**Data section**
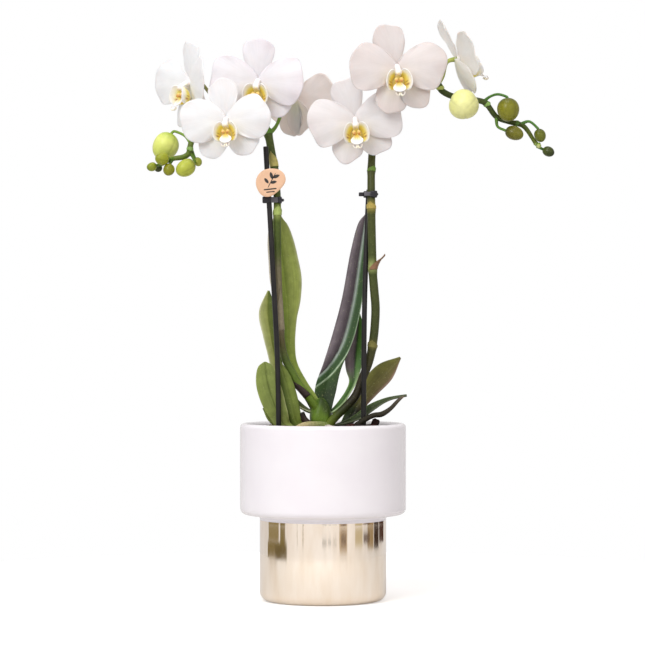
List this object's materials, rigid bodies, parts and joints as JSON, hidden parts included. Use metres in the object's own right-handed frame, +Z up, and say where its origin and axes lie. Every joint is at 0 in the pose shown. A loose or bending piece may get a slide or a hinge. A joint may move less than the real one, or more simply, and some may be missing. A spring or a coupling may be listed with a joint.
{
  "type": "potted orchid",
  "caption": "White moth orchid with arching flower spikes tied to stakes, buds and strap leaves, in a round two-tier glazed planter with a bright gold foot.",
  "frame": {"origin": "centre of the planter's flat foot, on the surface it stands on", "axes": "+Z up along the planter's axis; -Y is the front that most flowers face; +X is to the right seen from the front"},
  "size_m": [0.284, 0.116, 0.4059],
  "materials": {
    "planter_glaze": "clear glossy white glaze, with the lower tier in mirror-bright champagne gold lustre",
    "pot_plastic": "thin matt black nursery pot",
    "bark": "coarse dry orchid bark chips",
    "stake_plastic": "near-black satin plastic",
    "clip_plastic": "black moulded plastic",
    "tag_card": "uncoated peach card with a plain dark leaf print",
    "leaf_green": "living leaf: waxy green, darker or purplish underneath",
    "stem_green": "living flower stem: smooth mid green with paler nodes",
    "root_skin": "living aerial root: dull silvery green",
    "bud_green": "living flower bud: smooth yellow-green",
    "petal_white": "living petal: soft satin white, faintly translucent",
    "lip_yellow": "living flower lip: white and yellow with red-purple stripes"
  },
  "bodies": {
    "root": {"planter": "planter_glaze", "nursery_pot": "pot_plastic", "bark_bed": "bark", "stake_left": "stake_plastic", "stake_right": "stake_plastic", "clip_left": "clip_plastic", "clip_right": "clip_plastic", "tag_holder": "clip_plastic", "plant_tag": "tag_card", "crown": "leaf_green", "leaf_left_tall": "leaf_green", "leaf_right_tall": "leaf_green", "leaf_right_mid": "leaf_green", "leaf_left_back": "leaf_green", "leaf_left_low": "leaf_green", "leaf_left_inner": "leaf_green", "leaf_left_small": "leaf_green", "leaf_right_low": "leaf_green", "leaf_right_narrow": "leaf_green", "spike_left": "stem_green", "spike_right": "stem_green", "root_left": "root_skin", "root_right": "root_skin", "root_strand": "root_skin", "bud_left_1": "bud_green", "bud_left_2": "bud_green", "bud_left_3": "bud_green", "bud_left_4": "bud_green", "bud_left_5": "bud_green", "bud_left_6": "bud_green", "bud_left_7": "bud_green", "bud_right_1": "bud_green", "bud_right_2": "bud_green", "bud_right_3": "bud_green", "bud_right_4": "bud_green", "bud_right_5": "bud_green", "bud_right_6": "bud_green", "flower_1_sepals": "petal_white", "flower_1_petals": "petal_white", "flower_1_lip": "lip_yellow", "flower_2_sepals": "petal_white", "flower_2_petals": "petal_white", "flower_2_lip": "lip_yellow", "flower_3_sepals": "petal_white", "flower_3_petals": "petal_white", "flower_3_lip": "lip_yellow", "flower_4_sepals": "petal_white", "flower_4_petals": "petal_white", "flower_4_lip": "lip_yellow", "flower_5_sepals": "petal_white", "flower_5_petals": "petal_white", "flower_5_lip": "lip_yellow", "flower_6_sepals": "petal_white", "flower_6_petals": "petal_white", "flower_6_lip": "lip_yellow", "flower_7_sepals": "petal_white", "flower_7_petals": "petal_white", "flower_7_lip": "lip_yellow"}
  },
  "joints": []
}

**What the task asks**
Where a line contains "joints", copy that line.

**Correct result**
List this object's materials, rigid bodies, parts and joints as JSON, hidden parts included. Use metres in the object's own right-handed frame, +Z up, and say where its origin and axes lie. Every joint is at 0 in the pose shown. A loose or bending piece may get a slide or a hinge. A joint may move less than the real one, or more simply, and some may be missing. A spring or a coupling may be listed with a joint.
  "joints": []